Updated: 2013-03-10 13:14
By Mike Peters (China Daily)

Two worldly-wise youngsters are keen to turn a passion for Irish dance into a trophy as they high-step from Beijing to Boston this month, Mike Peters reports.

Feats of feet

Christy and Erin Jensen savor the crowd's applause at Beijing's Chaoyang Park International Spring Festival. [PHOTOS BY FENG YONGBIN / CHINA DAILY]

If you want an expert at making loud sounds, just look for your average boy. At that age, toy guns are cool, and shooting fireworks is probably as close to heaven as it gets. But 14-year-old Christy Jensen is not your average teen. He can create what sounds like a volley of machine-gun fire - and often does - simply by getting out on stage and letting his feet fly.

Christy and his 12-year-old sister, Erin, are competitive Irish dancers, and at this time of the year their schedule is packed. That's the case even though they now live in Beijing, where "faith-and-begorrah" is seldom heard.

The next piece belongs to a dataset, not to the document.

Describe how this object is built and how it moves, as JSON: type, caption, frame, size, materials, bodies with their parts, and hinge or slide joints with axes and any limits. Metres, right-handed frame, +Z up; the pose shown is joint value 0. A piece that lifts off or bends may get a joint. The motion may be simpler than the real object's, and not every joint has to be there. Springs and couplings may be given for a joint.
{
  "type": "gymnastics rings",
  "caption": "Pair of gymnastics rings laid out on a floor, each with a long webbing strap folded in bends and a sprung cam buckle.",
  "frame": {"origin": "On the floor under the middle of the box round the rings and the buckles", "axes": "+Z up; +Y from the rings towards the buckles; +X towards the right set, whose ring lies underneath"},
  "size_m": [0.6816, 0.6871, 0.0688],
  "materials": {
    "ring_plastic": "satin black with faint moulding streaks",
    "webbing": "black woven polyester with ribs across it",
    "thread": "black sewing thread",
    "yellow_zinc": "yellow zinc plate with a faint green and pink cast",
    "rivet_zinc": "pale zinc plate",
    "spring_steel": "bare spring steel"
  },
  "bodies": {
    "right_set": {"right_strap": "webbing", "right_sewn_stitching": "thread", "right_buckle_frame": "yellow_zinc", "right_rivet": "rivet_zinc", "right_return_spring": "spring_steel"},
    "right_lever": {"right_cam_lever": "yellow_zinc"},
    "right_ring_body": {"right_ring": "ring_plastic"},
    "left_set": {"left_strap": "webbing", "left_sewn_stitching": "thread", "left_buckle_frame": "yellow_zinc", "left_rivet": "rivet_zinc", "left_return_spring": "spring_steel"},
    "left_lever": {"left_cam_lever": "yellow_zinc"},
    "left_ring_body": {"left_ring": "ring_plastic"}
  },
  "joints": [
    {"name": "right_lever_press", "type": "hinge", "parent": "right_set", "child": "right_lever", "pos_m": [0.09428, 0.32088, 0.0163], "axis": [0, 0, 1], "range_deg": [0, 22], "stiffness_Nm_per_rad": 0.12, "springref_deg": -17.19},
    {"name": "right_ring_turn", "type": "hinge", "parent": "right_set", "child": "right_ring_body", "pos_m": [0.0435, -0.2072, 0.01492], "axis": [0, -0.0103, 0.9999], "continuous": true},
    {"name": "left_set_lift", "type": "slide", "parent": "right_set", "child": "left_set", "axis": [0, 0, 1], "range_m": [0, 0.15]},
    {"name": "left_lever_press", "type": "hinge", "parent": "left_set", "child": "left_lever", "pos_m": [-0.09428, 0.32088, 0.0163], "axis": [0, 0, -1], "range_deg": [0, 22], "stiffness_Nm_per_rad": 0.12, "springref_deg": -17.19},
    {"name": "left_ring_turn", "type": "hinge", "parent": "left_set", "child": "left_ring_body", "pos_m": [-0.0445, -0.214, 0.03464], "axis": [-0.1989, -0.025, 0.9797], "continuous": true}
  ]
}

While their dances are Irish, the young twosome doesn't claim that they bleed green, as the saying goes.

"We are originally from the UK," says their dad, Mike Jensen, who recently retired from the oil-and-gas industry. "The kids were born in the Netherlands, and we lived in Houston, Texas for four years before moving here. That's the oil business."

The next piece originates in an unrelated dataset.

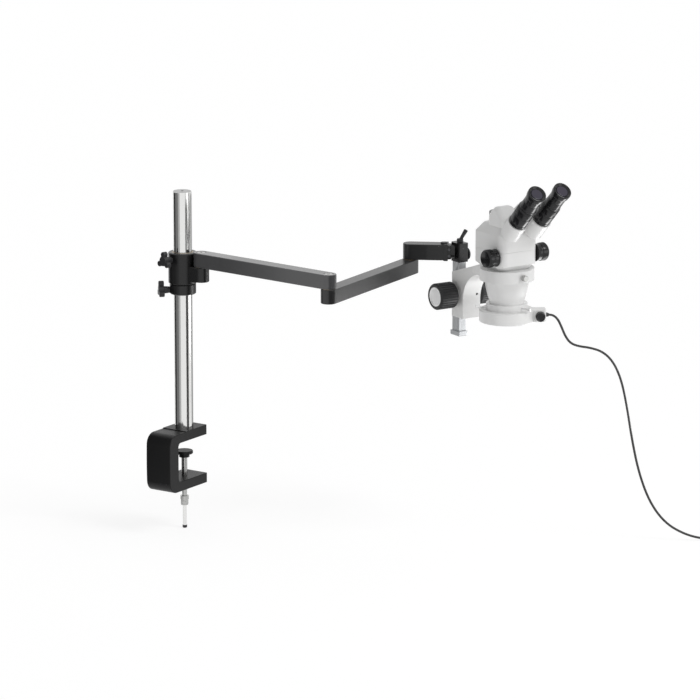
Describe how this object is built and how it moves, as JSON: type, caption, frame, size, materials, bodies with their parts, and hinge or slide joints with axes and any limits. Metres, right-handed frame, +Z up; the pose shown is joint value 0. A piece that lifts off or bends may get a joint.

His wife Moira still works for Royal Dutch Shell, which brought the family to Beijing almost three years ago.

But if the youngsters weren't born on the Auld Sod, they adopted that country's famous footwork at a very young age.

"We were watching this amazing show on TV in the Netherlands," says Christy. The amazers were a squad of professional Irish dancers, and the amazees - then 6 and 4 years old - were tapping their shoes on the floor before the program was over. A year later, they were high-kicking a jig in their first festival.